ASA Response: ASA believes that the purpose of the appraisal performed for the audit client is less important than assurance that the appraisal is independent and understood to be independent. In some situations tax-related appraisals may have an impact on a public company's financials. In other situations, tax-related appraisals may be inconsequential.
-- Question: Whether an exception to the valuation and appraisal proposal should be established when the "amounts involved are likely to be immaterial to the financial statements"; and, if so, "would the auditor be able to determine in advance of the valuation work being performed whether amounts may be immaterial...currently and in the future"?
ASA Response: We are unable to comment on whether an auditor could determine in advance of valuation work whether the amounts involved were immaterial. But, again, if there is reasonable assurance that the appraisal is independent and known to be independent, the question of materiality becomes moot.
-- Question: Whether there are "certain types of appraisal or valuation services, or certain instances in which they are provided, that do not raise auditor independence issues"?
ASA Response: Same as response above.
-- Question: The Commission also asks for comment on its: (1) general standard of auditor independence and the four governing principles for determining when an auditor is not independent; its proposed (2) alternative "independence" formulations and why any such alternatives would be preferable to the one proposed; and the (3) the reasonableness of the SEC's distinction between providing non-audit services, such as appraisal services, to audit clients (mostly prohibited) and providing those same services non-audit clients (permitted).
ASA Response: We believe that our alternative "independence" formulation - which is based on an assurance that the appraisal is performed in compliance with USPAP (or with other enforceable ethics independence requirements) - is superior to the blanket prohibition contained in the proposed rulemaking.
American Society of Appraisers
Business Valuation Committee
American Society of Appraisers
Government Relations Committee
American Society of Appraisers
ASA submitted written comments to the Independence Standards Board in response to Discussion Memorandum 99-3 "Appraisal and Valuation Services".
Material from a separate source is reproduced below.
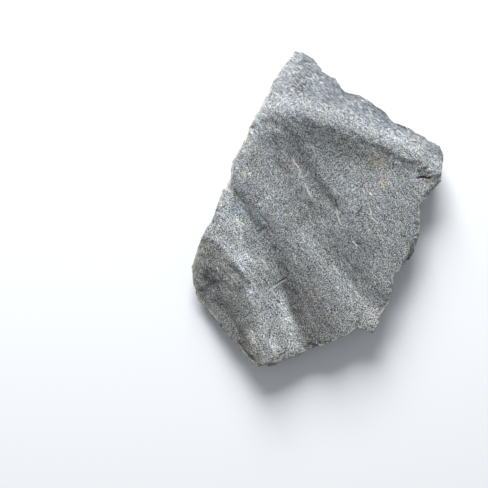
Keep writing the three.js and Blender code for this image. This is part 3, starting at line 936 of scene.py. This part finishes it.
def addMarks(tree, place, colour, heights):
    look = markFinish
    wander = noise(tree, place, look["wanderSize"], detail=3.0, roughness=0.7, seed=9.0)
    wander = product(tree, centred(tree, wander), look["wander"])
    grit = rise(tree, noise(tree, place, look["gritSize"], detail=1.0, seed=10.0), *look["grit"])

    def shareOf(kind):  # a flake's edge is sharp on one side and fades out on the other
        width = look["widths"][kind]
        along = attribute(tree, kind + "Along")
        taper = product(tree, along, calc(tree, "SUBTRACT", 1.0, along), look["taper"])
        away = total(tree, attribute(tree, kind + "Across"), wander)
        if kind == "flakeHighlight":
            band = product(tree, rise(tree, away, width, 0.0), rise(tree, away, *look["flakeEdge"]))
        else:
            core = product(tree, width, look["core"])
            band = rise(tree, calc(tree, "ABSOLUTE", away), width, core)
        return product(tree, band, calc(tree, "MINIMUM", taper, 1.0))

    # dark lines: real cracks and painted shadow below small steps
    crackAndShadow = calc(tree, "MAXIMUM", product(tree, shareOf("crackAndShadow"), grit), shareOf("split"))
    scratch = product(tree, shareOf("scratch"), grit, look["scratchShare"])
    flakeHighlight = product(tree, shareOf("flakeHighlight"), grit, look["flakeShare"])
    light = calc(tree, "MAXIMUM", scratch, flakeHighlight)
    heights["cracks"] = crackAndShadow
    heights["scratches"] = light
    return mixColour(tree, crackAndShadow, mixColour(tree, light, colour, freshStoneAndHighlight), look["crackAndShadowColour"])


# The thin pale rim of the top, a warm painted highlight where the edge catches the light, in patches
# along the pale stretches.
rimFinish = {
    "tint": (0.8, 0.74, 0.63, 1),
    "stoneShare": 0.25,  # how much of the stone's own colour shows through
    "sideGap": (1.5 * mm, 0.1 * mm),
    "topGap": (0.9 * mm, 0.3 * mm),
    "patchSize": 3 * mm,
    "patch": (0.38, 0.55, 0.2, 1.0),
}


def addRim(tree, place, here, colour):
    look = rimFinish
    patches = noise(tree, place, look["patchSize"], roughness=0.6, seed=7.0)
    litPatches = product(tree, rise(tree, patches, *look["patch"]), here["rimHighlight"])
    rim = product(
        tree,
        rise(tree, here["rimGap"], *look["sideGap"]),
        rise(tree, here["topGap"], *look["topGap"]),
        litPatches,
    )
    litRimColour = mixColour(tree, look["stoneShare"], look["tint"], colour)
    return mixColour(tree, rim, colour, litRimColour)


# How the stone takes the light, and how much each layer's relief adds to the bump.
surfaceFinish = {
    "roughness": 0.46,
    "coarseRoughness": 0.3,
    "fleckGloss": 0.2,
    "specular": 0.35,
    "sheen": 0.08,
    "sheenRoughness": 0.4,
    "bumpStrength": 0.8,
    "bumpDistance": 0.14 * mm,
    "bumpShares": {
        "grains": 0.9,
        "lines": 0.7,
        "flakes": 0.8,
        "edges": 1.6,
        "bands": 5.0,
        "cracks": -2.5,
        "scratches": 0.6,
    },
}


def makeStone():
    stone = bpy.data.materials.new("phyllite")
    stone.use_nodes = True
    tree = stone.node_tree
    shader = tree.nodes["Principled BSDF"]
    look = surfaceFinish
    place = addNode(tree, "ShaderNodeTexCoord").outputs["Object"]
    names = ("toneAndShade", "warmth", "flaky", "flank", "sideShare", "rimGap", "topGap", "rimHighlight")
    here = {name: attribute(tree, name) for name in names}
    heights = {}
    colour, coarse, fleck = addGrains(tree, place, here, heights)
    colour = addShades(tree, place, here, colour, heights)
    colour = addFlakes(tree, place, here, colour, heights)
    colour = addHues(tree, place, here, colour)
    colour = addMarks(tree, place, colour, heights)
    colour = addRim(tree, place, here, colour)
    feed(tree, shader.inputs["Base Color"], colour)

    roughness = calc(tree, "MULTIPLY_ADD", coarse, look["coarseRoughness"], look["roughness"])
    roughness = calc(tree, "SUBTRACT", roughness, product(tree, fleck, look["fleckGloss"]))
    feed(tree, shader.inputs["Roughness"], roughness)
    shader.inputs["Specular IOR Level"].default_value = look["specular"]
    shader.inputs["Sheen Weight"].default_value = look["sheen"]
    shader.inputs["Sheen Roughness"].default_value = look["sheenRoughness"]

    height = 0.0
    for name, share in look["bumpShares"].items():
        height = total(tree, height, product(tree, heights[name], share))
    bump = addNode(tree, "ShaderNodeBump", {"Height": height})
    bump.inputs["Strength"].default_value = look["bumpStrength"]
    bump.inputs["Distance"].default_value = look["bumpDistance"]
    feed(tree, shader.inputs["Normal"], bump.outputs[0])
    return stone


stone = makeStone()
print("stone's finish made:", len(stone.node_tree.nodes), "nodes")
slab = makeSlab(stone)
print("slab made:", len(slab.data.polygons), "faces")

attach(slab, "root")
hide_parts("phyllite_slab")


# A plain pale floor, soft light from beyond the pointed end, and the camera straight above.
studio = {
    "floorSize": 3.0,
    "floorColour": (0.86, 0.88, 0.9, 1),
    "floorRoughness": 0.9,
    "floorSpecular": 0.1,
    "keyFrom": 98,
    "keyElevation": 31,
    "keyDistance": 0.9,
    "keySize": 0.5,
    "keyPower": 15,
    "skyColour": (0.93, 0.96, 1.0, 1),
    "skyStrength": 0.34,
}
view = {
    "frameWidth": 174.8 * mm,
    "topPlane": 13 * mm,
    "lens": 85,
    "sensor": 36,
    "centre": (-26.4 * mm, -12.6 * mm),
}


def makeStudio():
    bpy.ops.mesh.primitive_plane_add(size=studio["floorSize"])
    floor = bpy.context.object
    floor.name = "floor"
    pale = bpy.data.materials.new("paleFloor")
    pale.use_nodes = True
    paleShader = pale.node_tree.nodes["Principled BSDF"]
    paleShader.inputs["Base Color"].default_value = studio["floorColour"]
    paleShader.inputs["Roughness"].default_value = studio["floorRoughness"]
    paleShader.inputs["Specular IOR Level"].default_value = studio["floorSpecular"]
    floor.data.materials.append(pale)

    key = bpy.data.lights.new("key", "AREA")
    key.size = studio["keySize"]
    key.energy = studio["keyPower"]
    lamp = bpy.data.objects.new("key", key)
    turn = math.radians(studio["keyFrom"])
    up = math.radians(studio["keyElevation"])
    way = Vector((math.cos(turn) * math.cos(up), math.sin(turn) * math.cos(up), math.sin(up)))
    lamp.location = way * studio["keyDistance"]
    lamp.rotation_euler = way.to_track_quat("Z", "Y").to_euler()
    bpy.context.scene.collection.objects.link(lamp)

    world = bpy.data.worlds.new("sky")
    world.use_nodes = True
    background = world.node_tree.nodes["Background"]
    background.inputs["Color"].default_value = studio["skyColour"]
    background.inputs["Strength"].default_value = studio["skyStrength"]
    bpy.context.scene.world = world
    bpy.context.scene.view_settings.view_transform = "Standard"


def makeCamera():
    camera = bpy.data.cameras.new("camera")
    camera.lens = view["lens"]
    camera.sensor_width = view["sensor"]
    holder = bpy.data.objects.new("camera", camera)
    away = view["frameWidth"] * view["lens"] / view["sensor"]
    holder.location = (*view["centre"], view["topPlane"] + away)
    bpy.context.scene.collection.objects.link(holder)
    bpy.context.scene.camera = holder


makeStudio()
makeCamera()
print("studio and camera ready")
2 The Uniform Standards are promulgated by the non-profit Appraisal Foundation, which was founded in 1987 and is recognized by Congress as the source of appraisal standards and appraiser qualification requirements for many federally-related transactions. The process utilized by the Foundation for issuing valuation standards is similar to that used by the Financial Accounting Standards Board for issuing accounting standards.
3 Appendix A to the rule discusses the "appraisal and valuation of target assets, including receivables, inventories, property, plant and equipment, intangible assets and in-process research and development." An Independence Standards Board Discussion Memorandum (DM 99-3, September 1999) on "Appraisal and Valuation Services", referenced in the SEC rulemaking, states that "Audit firms may provide a wide-variety of appraisal and valuation services," including, "the allocation of the purchase price of an acquired business to its individual assets and liabilities; valuation of in-process research and development costs; valuation of derivatives; valuation of stock options; calculation of pension plan and other post-employment benefit liabilities; valuations for estate and gift tax purposes; valuation of environmental liabilities; appraisal of real estate or collateral supporting loans; and valuation of insurance reserves."